MOROWALI (RIAUPOS.CO) - Ledakan smelter nikel milik PT Indonesia Tsingshan Stainless Steel (ITSS), yang merupakan salah satu tenant yang beroperasi di kawasan Indonesia Morowali Industrial Park (IMIP), Morowali, Sulawesi Tengah terjadi pada pukul 05.30 WITA, Ahad (24/12/2023). Akibat insiden itu, setidaknya 13 orang karyawan meninggal dunia dan puluhan lainnya mengalami luka-luka.
Menyusul terjadinya ledakan hebat tersebut, Anggota Komisi VII DPR RI, Mulyanto, minta pemerintah menghentikan sementara (moratorium) operasional semua smelter perusahaan asal Tiongkok di Indonesia.
Dalam hal ini, Anggota Komisi VII dari Fraksi PKS itu meminta Pemerintah mengaudit semua smelter tersebut secara ketat karena sering terjadi kecelakaan kerja yang mengakibatkan korban jiwa.
"Audit harus dilakukan secara profesional, objektif dan menyeluruh terhadap aspek keamanan dan keselamatan kerja.

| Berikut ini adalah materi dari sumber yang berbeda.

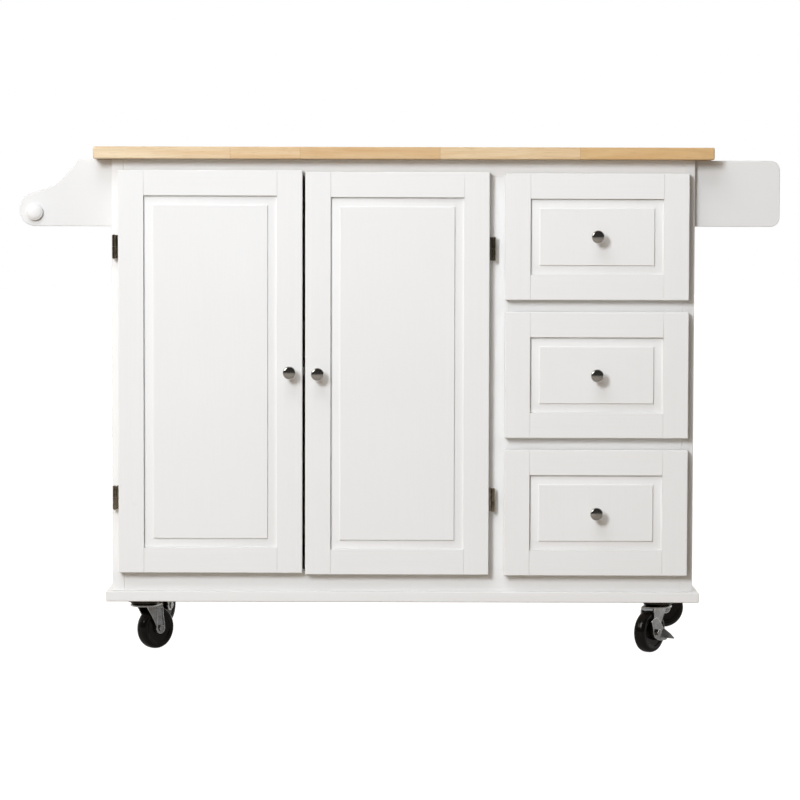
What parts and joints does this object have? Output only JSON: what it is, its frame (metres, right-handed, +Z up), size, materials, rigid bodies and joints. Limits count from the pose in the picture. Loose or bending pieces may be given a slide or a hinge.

Jangan sampai karena ada pertimbangan politik, Pemerintah mengabaikan aspek keamanan dan keselamatan kerja di perusahaan-perusahaan itu," ujar Mulyanto kepada JawaPos.com, Ahad (24/12/2023).
"Sudah menjadi rahasia umum kalau sebagian besar alat kerja di smelter-smelter milik Tiongkok diimpor dari Tiongkok juga. Bahkan sampai komponen terkecil seperti baut dan mur. Karena itu kita perlu tahu kualitas barang yang selama ini dipakai untuk menunjang operasional smelter. Jangan-jangan barang dan suku cadang yang dipakai tidak memenuhi syarat yang ditentukan," imbuh Mulyanto.
Lebih lanjut, Mulyanto mengaku prihatin atas terjadinya kecelakaan kerja yang kembali terjadi di smelter milik perusahaan Tiongkok. Kali ini menyebabkan paling sedikit 35 orang korban, dimana sebanyak 13 orang meninggal dunia. Padahal beberapa waktu sebelumnya terjadi kecelakaan kerja di smelter PT. GNI yang mengakibatkan 2 orang meninggal dunia.
"Ini ledakan terbesar dalam sejarah pengoperasian smelter milik perusahaan Tiongkok di Indonesia. Pemerintah agar sungguh-sungguh untuk menindaklanjuti kasus ini. Kita perlu tahu apa penyebab dari ledakan smelter tersebut, apakah karena faktor lemahnya keandalan pabrik, murni faktor kelalaian manusia, atau ada sebab-sebab lain. Pemerintah bertanggung-jawab untuk mengusut tuntas kasus ini," lanjut Mulyanto.
Mulyanto juga meminta PT ITTS untuk bertanggung-jawab dalam pengobatan, perawatan, pemakaman dan pemberian santunan. Bahkan, peristiwa ini harus menjadi pelajaran berharga, utamanya bagi Pemerintah.
Sehingga, kata dia, harus benar-benar dipahami dan menjadi momentum untuk mengevaluasi semua kesepakatan kerjasama dengan perusahaan China. "Pemerintah harus mencari akar-masalahnya sehingga dapat dicegah kejadian seperti ini berulang di masa depan," tandasnya.